## Problem to work on
Extract every line that contains the word "part".

## Dataset excerpt
·····

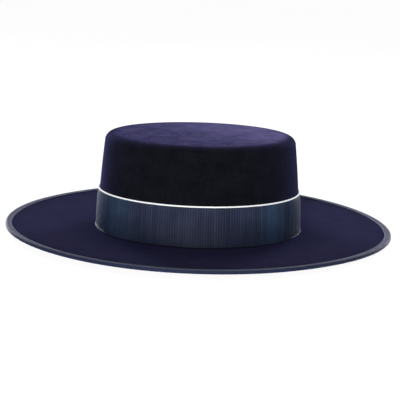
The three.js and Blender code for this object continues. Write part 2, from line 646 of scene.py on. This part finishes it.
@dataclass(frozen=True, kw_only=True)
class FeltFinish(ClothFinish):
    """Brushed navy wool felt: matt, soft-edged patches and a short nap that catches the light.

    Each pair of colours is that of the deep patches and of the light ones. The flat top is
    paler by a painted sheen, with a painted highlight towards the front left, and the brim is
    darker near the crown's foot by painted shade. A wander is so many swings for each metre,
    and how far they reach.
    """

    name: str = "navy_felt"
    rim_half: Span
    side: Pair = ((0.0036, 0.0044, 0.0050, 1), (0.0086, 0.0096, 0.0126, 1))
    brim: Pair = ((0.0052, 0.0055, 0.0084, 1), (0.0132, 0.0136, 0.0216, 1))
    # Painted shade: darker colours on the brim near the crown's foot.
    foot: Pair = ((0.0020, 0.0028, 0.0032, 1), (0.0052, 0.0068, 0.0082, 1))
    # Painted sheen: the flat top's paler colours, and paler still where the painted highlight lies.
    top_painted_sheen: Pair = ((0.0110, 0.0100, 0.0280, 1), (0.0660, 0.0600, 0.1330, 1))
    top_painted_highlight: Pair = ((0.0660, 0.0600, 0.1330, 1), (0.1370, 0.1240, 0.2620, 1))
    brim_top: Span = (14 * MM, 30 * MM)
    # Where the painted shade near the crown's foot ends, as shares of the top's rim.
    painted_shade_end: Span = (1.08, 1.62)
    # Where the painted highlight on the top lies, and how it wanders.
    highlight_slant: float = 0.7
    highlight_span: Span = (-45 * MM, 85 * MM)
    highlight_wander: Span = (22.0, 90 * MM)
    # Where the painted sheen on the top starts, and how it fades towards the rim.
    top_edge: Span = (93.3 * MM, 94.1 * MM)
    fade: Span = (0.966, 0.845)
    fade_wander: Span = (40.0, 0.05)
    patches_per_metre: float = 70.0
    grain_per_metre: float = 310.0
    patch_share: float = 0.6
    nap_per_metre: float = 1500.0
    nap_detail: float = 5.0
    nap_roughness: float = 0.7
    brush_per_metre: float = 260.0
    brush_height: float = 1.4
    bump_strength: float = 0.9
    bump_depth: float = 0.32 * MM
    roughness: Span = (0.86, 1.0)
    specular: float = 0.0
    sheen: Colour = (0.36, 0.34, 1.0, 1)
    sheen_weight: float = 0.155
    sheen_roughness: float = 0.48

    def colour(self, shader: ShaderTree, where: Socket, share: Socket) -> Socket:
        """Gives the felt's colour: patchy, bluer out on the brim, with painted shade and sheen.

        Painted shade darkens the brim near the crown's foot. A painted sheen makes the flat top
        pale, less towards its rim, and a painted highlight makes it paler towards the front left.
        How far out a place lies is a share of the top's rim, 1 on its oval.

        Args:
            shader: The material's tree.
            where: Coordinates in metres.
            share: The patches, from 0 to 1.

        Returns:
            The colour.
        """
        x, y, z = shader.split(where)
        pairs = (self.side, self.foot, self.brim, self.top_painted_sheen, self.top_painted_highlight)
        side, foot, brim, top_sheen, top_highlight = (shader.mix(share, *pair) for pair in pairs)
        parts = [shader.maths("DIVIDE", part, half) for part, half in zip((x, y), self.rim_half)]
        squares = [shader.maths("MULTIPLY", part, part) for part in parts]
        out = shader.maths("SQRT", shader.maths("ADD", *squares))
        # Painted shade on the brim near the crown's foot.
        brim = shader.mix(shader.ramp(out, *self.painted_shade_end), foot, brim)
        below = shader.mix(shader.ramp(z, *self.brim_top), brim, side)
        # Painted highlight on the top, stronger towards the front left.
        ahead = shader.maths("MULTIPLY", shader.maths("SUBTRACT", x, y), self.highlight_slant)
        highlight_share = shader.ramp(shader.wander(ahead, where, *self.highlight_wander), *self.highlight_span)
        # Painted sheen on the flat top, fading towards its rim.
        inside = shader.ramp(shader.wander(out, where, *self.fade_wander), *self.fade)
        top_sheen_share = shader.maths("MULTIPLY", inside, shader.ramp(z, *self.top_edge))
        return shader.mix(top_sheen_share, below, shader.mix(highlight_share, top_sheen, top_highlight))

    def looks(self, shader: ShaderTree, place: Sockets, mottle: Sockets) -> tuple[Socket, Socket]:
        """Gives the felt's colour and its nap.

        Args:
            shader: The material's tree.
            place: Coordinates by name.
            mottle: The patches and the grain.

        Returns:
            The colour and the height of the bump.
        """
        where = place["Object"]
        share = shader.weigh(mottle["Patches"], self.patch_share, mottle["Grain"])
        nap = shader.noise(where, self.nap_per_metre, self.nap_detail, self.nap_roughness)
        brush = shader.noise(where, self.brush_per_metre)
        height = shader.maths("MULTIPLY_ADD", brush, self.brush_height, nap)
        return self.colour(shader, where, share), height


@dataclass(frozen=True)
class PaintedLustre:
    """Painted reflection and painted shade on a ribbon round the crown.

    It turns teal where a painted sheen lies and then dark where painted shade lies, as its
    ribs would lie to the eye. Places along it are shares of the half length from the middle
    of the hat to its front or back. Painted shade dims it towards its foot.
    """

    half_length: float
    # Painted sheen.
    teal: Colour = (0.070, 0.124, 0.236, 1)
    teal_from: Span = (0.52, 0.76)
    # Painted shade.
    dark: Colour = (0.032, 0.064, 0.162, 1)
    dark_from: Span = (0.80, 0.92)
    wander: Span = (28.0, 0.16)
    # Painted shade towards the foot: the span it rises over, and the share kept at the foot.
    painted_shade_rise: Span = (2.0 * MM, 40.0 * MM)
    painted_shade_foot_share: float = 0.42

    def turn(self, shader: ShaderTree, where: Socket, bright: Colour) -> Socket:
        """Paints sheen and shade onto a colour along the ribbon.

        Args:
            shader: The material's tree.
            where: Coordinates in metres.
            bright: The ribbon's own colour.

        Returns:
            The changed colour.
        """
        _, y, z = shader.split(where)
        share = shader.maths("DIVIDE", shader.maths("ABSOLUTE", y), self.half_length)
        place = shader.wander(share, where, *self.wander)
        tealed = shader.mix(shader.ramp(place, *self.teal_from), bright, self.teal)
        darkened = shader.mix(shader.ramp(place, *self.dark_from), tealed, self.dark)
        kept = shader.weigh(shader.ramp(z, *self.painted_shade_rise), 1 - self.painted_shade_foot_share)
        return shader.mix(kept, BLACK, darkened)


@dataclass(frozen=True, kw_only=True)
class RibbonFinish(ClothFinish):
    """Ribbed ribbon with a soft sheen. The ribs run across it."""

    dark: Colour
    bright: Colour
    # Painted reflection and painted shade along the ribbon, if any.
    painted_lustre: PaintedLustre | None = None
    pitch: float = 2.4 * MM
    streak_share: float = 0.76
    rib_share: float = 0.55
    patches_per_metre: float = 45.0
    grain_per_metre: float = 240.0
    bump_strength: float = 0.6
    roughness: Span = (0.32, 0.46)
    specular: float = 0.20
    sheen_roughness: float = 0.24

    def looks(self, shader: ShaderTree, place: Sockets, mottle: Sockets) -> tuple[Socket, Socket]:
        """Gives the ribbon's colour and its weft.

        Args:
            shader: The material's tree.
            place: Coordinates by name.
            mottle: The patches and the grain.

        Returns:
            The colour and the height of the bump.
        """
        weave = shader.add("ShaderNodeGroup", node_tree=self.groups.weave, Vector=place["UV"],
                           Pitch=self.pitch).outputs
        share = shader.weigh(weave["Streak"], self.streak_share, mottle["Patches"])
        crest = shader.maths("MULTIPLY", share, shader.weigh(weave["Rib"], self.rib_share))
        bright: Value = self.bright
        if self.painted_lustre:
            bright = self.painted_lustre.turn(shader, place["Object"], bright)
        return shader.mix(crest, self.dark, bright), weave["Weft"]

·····

## Solution
The three.js and Blender code for this object continues. Write part 2, from line 646 of scene.py on. This part finishes it.
        parts = [shader.maths("DIVIDE", part, half) for part, half in zip((x, y), self.rim_half)]
        squares = [shader.maths("MULTIPLY", part, part) for part in parts]